======== DATA SUPPLIED ========
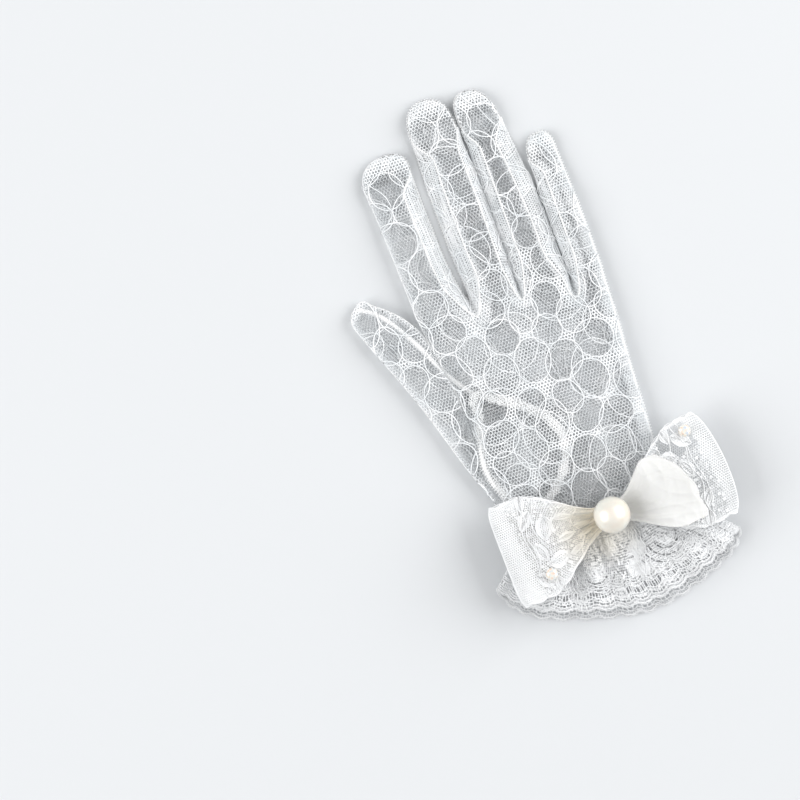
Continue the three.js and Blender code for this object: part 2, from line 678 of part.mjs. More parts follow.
// Assembly
const glove = new THREE.Group();
function add(name, geometry, finish) {
  const mesh = new THREE.Mesh(geometry, finish);
  mesh.name = name;
  glove.add(mesh);
}

add("hand_back", handPanel("back"), NET);
add("hand_palm", palmPanel(), NET);
for (let i = 0; i < FINGERS.length - 1; i += 1) {
  const name = `fourchette_${FINGERS[i].name}_${FINGERS[i + 1].name}`;
  add(name, fourchette(FINGERS[i], FINGERS[i + 1]), NET);
}
add("thumb_back", thumbPanel("back"), NET);
add("thumb_front", thumbPanel("palm"), NET);
add("ruffle", ruffle(), TRIM_LACE);
for (const [name, loop] of Object.entries(LOOPS)) {
  add(name, loopStrip(loop), name.startsWith("lace") ? TRIM_LACE : ORGANZA);
}
add("bow_knot", knot(), ORGANZA);
add("pearl", pearl(), PEARL_COAT);
for (const [name, place] of Object.entries(STONES)) add(name, stone(place), CRYSTAL);
glove.position.set(-FOOTPRINT_CENTRE.x, -FOOTPRINT_CENTRE.y, 0);

const part = new THREE.Group();
part.add(glove);
export default part;
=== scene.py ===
"""A short dress glove of white lace for the right hand, lying flat with its back up.

Shapes are worked out in millimetres on the glove's pattern: its origin is the middle of the palm,
+X towards the little finger, +Y towards the fingertips, +Z up from the table. They become the
frame's metres when a mesh is made.
"""
import math

import bpy
import numpy as np
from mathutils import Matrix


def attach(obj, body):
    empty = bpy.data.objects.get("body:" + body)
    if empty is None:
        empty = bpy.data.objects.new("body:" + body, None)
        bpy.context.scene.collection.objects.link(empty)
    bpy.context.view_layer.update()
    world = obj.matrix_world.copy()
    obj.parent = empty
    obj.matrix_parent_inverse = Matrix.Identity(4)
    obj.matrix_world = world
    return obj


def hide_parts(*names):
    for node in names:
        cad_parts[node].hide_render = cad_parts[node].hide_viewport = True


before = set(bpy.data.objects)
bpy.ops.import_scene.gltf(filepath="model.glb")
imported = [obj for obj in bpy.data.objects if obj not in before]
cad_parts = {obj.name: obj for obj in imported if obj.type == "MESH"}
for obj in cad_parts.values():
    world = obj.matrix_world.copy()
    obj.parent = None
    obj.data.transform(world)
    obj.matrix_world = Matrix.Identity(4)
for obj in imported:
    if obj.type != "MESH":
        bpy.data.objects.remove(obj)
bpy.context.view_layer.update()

# The view
# The glove lies on a table and is seen from straight above, turned a little to the right.
VIEW_CENTRE = (-0.0505, 0.0020)  # the point of the table in the middle of the picture
VIEW_WIDTH = 0.303
VIEW_TURN = math.radians(-20)
LENS = 300.0
SENSOR = 36.0

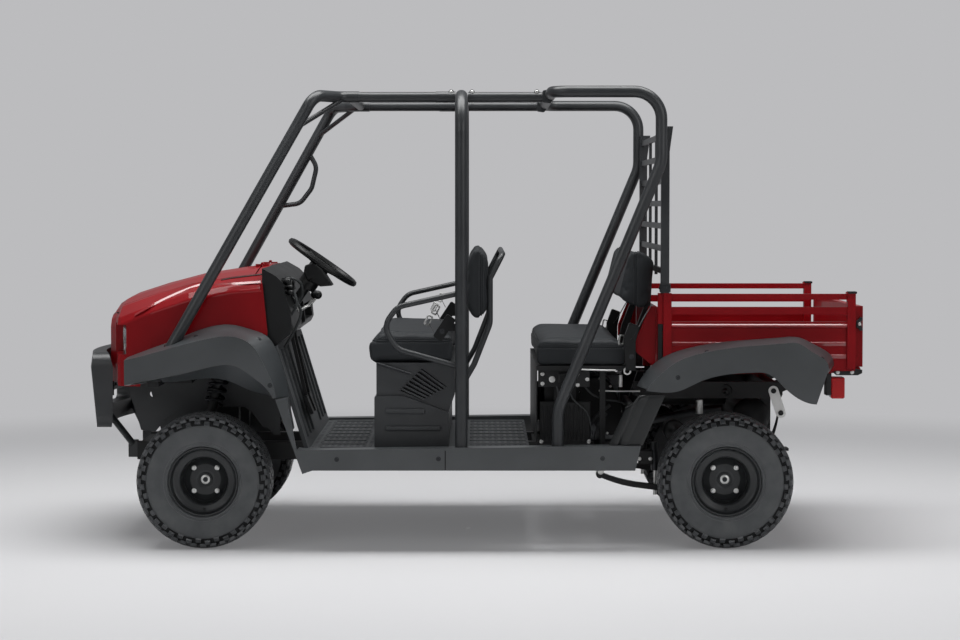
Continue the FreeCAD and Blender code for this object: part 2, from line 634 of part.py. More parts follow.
def roof_rails():
    """Front header and the two side rails, sleeved over the pillars and clamped at the hoops."""
    solids = []
    for side in (-1, 1):
        y = side * RAIL_Y
        front = rod((640 + SEAT_GAP, y, RAIL_Z), (MIDDLE_X - MIDDLE_R - SEAT_GAP, y, RAIL_Z), RAIL_R)
        collar = rod((960, y, RAIL_Z), (MIDDLE_X - MIDDLE_R - SEAT_GAP, y, RAIL_Z), RAIL_R + 2)
        ear = rod((MIDDLE_X - MIDDLE_R - 18, y - 12, RAIL_Z + 20), (MIDDLE_X - MIDDLE_R - 18, y + 12, RAIL_Z + 20), 11)
        solids.append(fuse([front, collar, ear]))
        rear = rod((MIDDLE_X + MIDDLE_R + SEAT_GAP, y, RAIL_Z), (REAR_JOINT_X - 35 - SEAT_GAP, y, RAIL_Z), RAIL_R)
        ears = []
        for x in (MIDDLE_X + MIDDLE_R + 18, REAR_JOINT_X - 58):
            ears.append(rod((x, y - 12, RAIL_Z + 20), (x, y + 12, RAIL_Z + 20), 11))
        solids.append(fuse([rear] + ears))
    solids.append(rod((600, -RAIL_Y + PILLAR_R + SEAT_GAP, RAIL_Z), (600, RAIL_Y - PILLAR_R - SEAT_GAP, RAIL_Z), 19))
    return solids


def middle_hoop():
    """Middle hoop with the hip loops welded to its legs."""
    legs = []
    lip = FLOOR_HALF + SEAT_GAP + MOULDING + 1
    for side in (-1, 1):
        legs.append(box(MIDDLE_X - 34, MIDDLE_X + 34, min(side * lip, side * 757), max(side * lip, side * 757),
                        HOOP_SEAT_Z + SEAT_GAP, HOOP_SEAT_Z + 7))
        y = side * (PILLAR_Y - 14)
        loop = [(MIDDLE_X - 10, y, 1062), (806, y, 1006), (748, y, 926), (806, y, 832), (MIDDLE_X - 10, y, 762)]
        legs.append(tube(loop, 11.5, 74))
    foot = HOOP_SEAT_Z + SEAT_GAP
    path = [(MIDDLE_X, -PILLAR_Y, foot), (MIDDLE_X, -PILLAR_Y, RAIL_Z), (MIDDLE_X, PILLAR_Y, RAIL_Z),
            (MIDDLE_X, PILLAR_Y, foot)]
    return fuse([tube(path, MIDDLE_R, 150)] + legs)


def rear_hoop():
    """Rear hoop: one tube from foot to foot, bent forward over the rear seats to the rail joint."""
    half = []
    for x, z in ((1464, HOOP_SEAT_Z + SEAT_GAP), (1464, 583), (1885, 1596), (1885, REAR_HOOP_Z), (REAR_JOINT_X, REAR_HOOP_Z)):
        half.append((x, -REAR_HOOP_Y, z))
    other = [(x, -y, z) for x, y, z in reversed(half)]
    hoop = tube(half + other, PILLAR_R, [0, 190, 150, 112, 70, 70, 112, 150, 190, 0])
    plates = []
    for side in (-1, 1):
        plates.append(box(1430, 1498, min(side * 705, side * 753), max(side * 705, side * 753),
                          HOOP_SEAT_Z + SEAT_GAP, HOOP_SEAT_Z + 7))
        y = side * RAIL_Y
        x, z = REAR_JOINT_X, RAIL_Z
        plates.append(plate_xz([(x - 35, z - 23), (x - 35, z + 27), (x + 8, z + 32), (x + 24, z + 12),
                                (x - 2, z - 27)], y - 22, y + 22, 8))
    return fuse([hoop] + plates)


# Front end

def headlamps():
    solids = []
    inner = nose_block(22)
    for side in (-1, 1):
        y0, y1 = sorted((side * LAMP_Y[0], side * LAMP_Y[1]))
        z0, z1 = LAMP_Z
        lens = box(NOSE_X, LAMP_BACK - SEAT_GAP, y0 + SEAT_GAP, y1 - SEAT_GAP, z0 + SEAT_GAP, z1 - SEAT_GAP)
        solids.append(inner.common(lens).Solids[0])
    return solids


def bowed(x_side, x_middle, half, z):
    """An arc across the vehicle, seen from above."""
    return Part.Arc(V(x_side, -half, z), V(x_middle, 0, z), V(x_side, half, z)).toShape()


def bowed_band(outer, inner, half, z):
    """Wire of a curved band in plan; outer and inner give x at the side and in the middle."""
    return Part.Wire([bowed(outer[0], outer[1], half, z), line((outer[0], half, z), (inner[0], half, z)),
                      bowed(inner[0], inner[1], half, z), line((inner[0], -half, z), (outer[0], -half, z))])


def grille():
    """Intake panel bowed forward below the nose, pierced in rows."""
    half, (low, high) = GRILLE_Y - SEAT_GAP, GRILLE_Z
    wire = bowed_band((-428, GRILLE_FRONT_X), (-420, GRILLE_FRONT_X + 8), half, low + SEAT_GAP)
    panel = Part.Face(wire).extrude(V(0, 0, high - low - 2 * SEAT_GAP))
    slots = []
    rows, columns = 5, 8
    for i in range(rows):
        z = low + 16 + i * (high - low - 20) / rows
        for j in range(columns):
            y = -half + 16 + j * (2 * half - 22) / columns
            slots.append(box(GRILLE_FRONT_X - 20, -400, y, y + (2 * half - 22) / columns - 10, z, z + 16))
    return panel.cut(Part.makeCompound(slots))


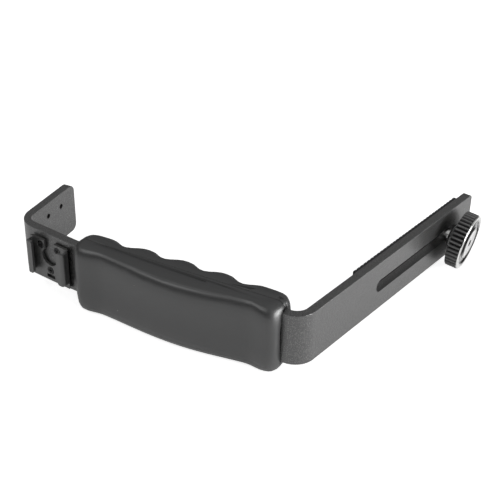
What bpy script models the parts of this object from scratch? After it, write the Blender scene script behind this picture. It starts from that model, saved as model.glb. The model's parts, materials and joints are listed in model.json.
========
PROBLEM TO WORK ON —
Exactly repeat the lines running from the top of the listing to the line bearing "imported = [obj", both of those lines included, and only them.

ANSWER TO THE TASK —
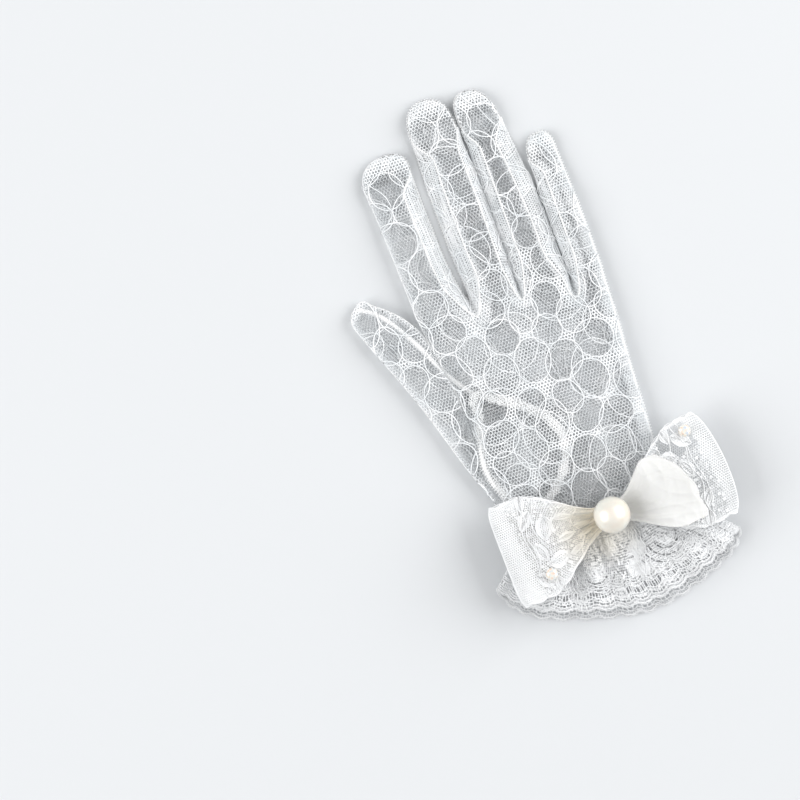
Continue the three.js and Blender code for this object: part 2, from line 678 of part.mjs. More parts follow.
// Assembly
const glove = new THREE.Group();
function add(name, geometry, finish) {
  const mesh = new THREE.Mesh(geometry, finish);
  mesh.name = name;
  glove.add(mesh);
}

add("hand_back", handPanel("back"), NET);
add("hand_palm", palmPanel(), NET);
for (let i = 0; i < FINGERS.length - 1; i += 1) {
  const name = `fourchette_${FINGERS[i].name}_${FINGERS[i + 1].name}`;
  add(name, fourchette(FINGERS[i], FINGERS[i + 1]), NET);
}
add("thumb_back", thumbPanel("back"), NET);
add("thumb_front", thumbPanel("palm"), NET);
add("ruffle", ruffle(), TRIM_LACE);
for (const [name, loop] of Object.entries(LOOPS)) {
  add(name, loopStrip(loop), name.startsWith("lace") ? TRIM_LACE : ORGANZA);
}
add("bow_knot", knot(), ORGANZA);
add("pearl", pearl(), PEARL_COAT);
for (const [name, place] of Object.entries(STONES)) add(name, stone(place), CRYSTAL);
glove.position.set(-FOOTPRINT_CENTRE.x, -FOOTPRINT_CENTRE.y, 0);

const part = new THREE.Group();
part.add(glove);
export default part;
=== scene.py ===
"""A short dress glove of white lace for the right hand, lying flat with its back up.

Shapes are worked out in millimetres on the glove's pattern: its origin is the middle of the palm,
+X towards the little finger, +Y towards the fingertips, +Z up from the table. They become the
frame's metres when a mesh is made.
"""
import math

import bpy
import numpy as np
from mathutils import Matrix


def attach(obj, body):
    empty = bpy.data.objects.get("body:" + body)
    if empty is None:
        empty = bpy.data.objects.new("body:" + body, None)
        bpy.context.scene.collection.objects.link(empty)
    bpy.context.view_layer.update()
    world = obj.matrix_world.copy()
    obj.parent = empty
    obj.matrix_parent_inverse = Matrix.Identity(4)
    obj.matrix_world = world
    return obj


def hide_parts(*names):
    for node in names:
        cad_parts[node].hide_render = cad_parts[node].hide_viewport = True


before = set(bpy.data.objects)
bpy.ops.import_scene.gltf(filepath="model.glb")
imported = [obj for obj in bpy.data.objects if obj not in before]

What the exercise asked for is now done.